Christopher Nolan is notoriously known for messing with the fabric of space and time in his films and he isn’t afraid to throw chronological order to the wind to give audiences a next-level experience. The Prestige is no strange to the visionary’s storytelling protocols and the narrative perfectly paces out its time jumps. Altogether there are 146 jumps in time throughout the film’s runtime, whether it was jumping earlier in the timeline or full-on into the future. This averages a time jump going down every minute.

4. Dresden sighting

During the excellent bullet-catching scene in The Prestige, an interesting name appears on the poster advertising the spellbinding event. A fellow illusionist named Harry Dresden will also be performing. For those who don’t know, Harry Dresden is also the name of a fictional wizard in The Dresden Files, a series of books written by author Jim Butcher as well as the basis of the TV series. In the story, Harry’s full name is Harry Blackstone Copperfield Dresden, named after Harry Houdini, Harry Blackstone, and David Copperfield, three of the biggest magicians ever to practice the spectacular art.
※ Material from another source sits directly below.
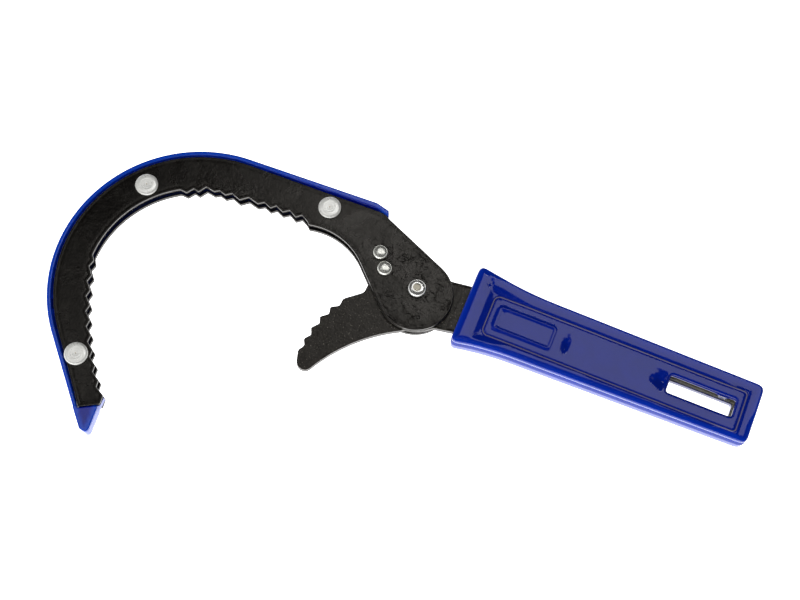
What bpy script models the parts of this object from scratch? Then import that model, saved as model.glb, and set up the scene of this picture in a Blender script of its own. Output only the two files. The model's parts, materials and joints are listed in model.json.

3. The script is a magic trick

Christopher Nolan is a mastermind when it comes to story structure and the way he develops his narrative is nothing short of magnificent. This is very apparent in The Prestige. Most films are made of a three-act structure and so is Nolan’s 2006 gem. But the talented filmmaker goes a step further and uses the three acts to represent the three stages of the illusion in the story. This being the pledge, the turn, and, of course, the prestige. So the greatest trick The Prestige ever pulled isn’t in the movie, it’s in the script. Nolan is a cinema magician.

2. An improvised spoiler

Rebecca Hall is a very talented actress and because of this it’s understandable she would do some improvisation when necessary. At one point her character in The Prestige, Sarah states to Alfred “I know what you are.” Hall was so mortified she had spoiled the surprise for the audience accidentally revealing the secret earlier than it was supposed too, but it was left in the film. It does not ruin the movie by any means and almost adds to the mystery. Either way, it’s a great line given by a phenomenal actress.

1. The first two shots

The last Easter egg to make the list happens at the very beginning of the film. In the first two openings shot Christopher Nolan reveals the entire conflict in a matter of seconds. After the opening logos, titles and credits the first image we see is a pile of top hats in the forest. Next, the frame is filled with two birds chirping in a cage. The hats refer to the many clones of Robert Angier and the birds represent Alfred Borden and his twin brother. Nolan wastes no time in letting audiences know this isn’t just a battle of rival magicians happening in The Prestige. It’s also a twins versus clones story. If this doesn’t prove Nolan is a god of cinema, nothing will.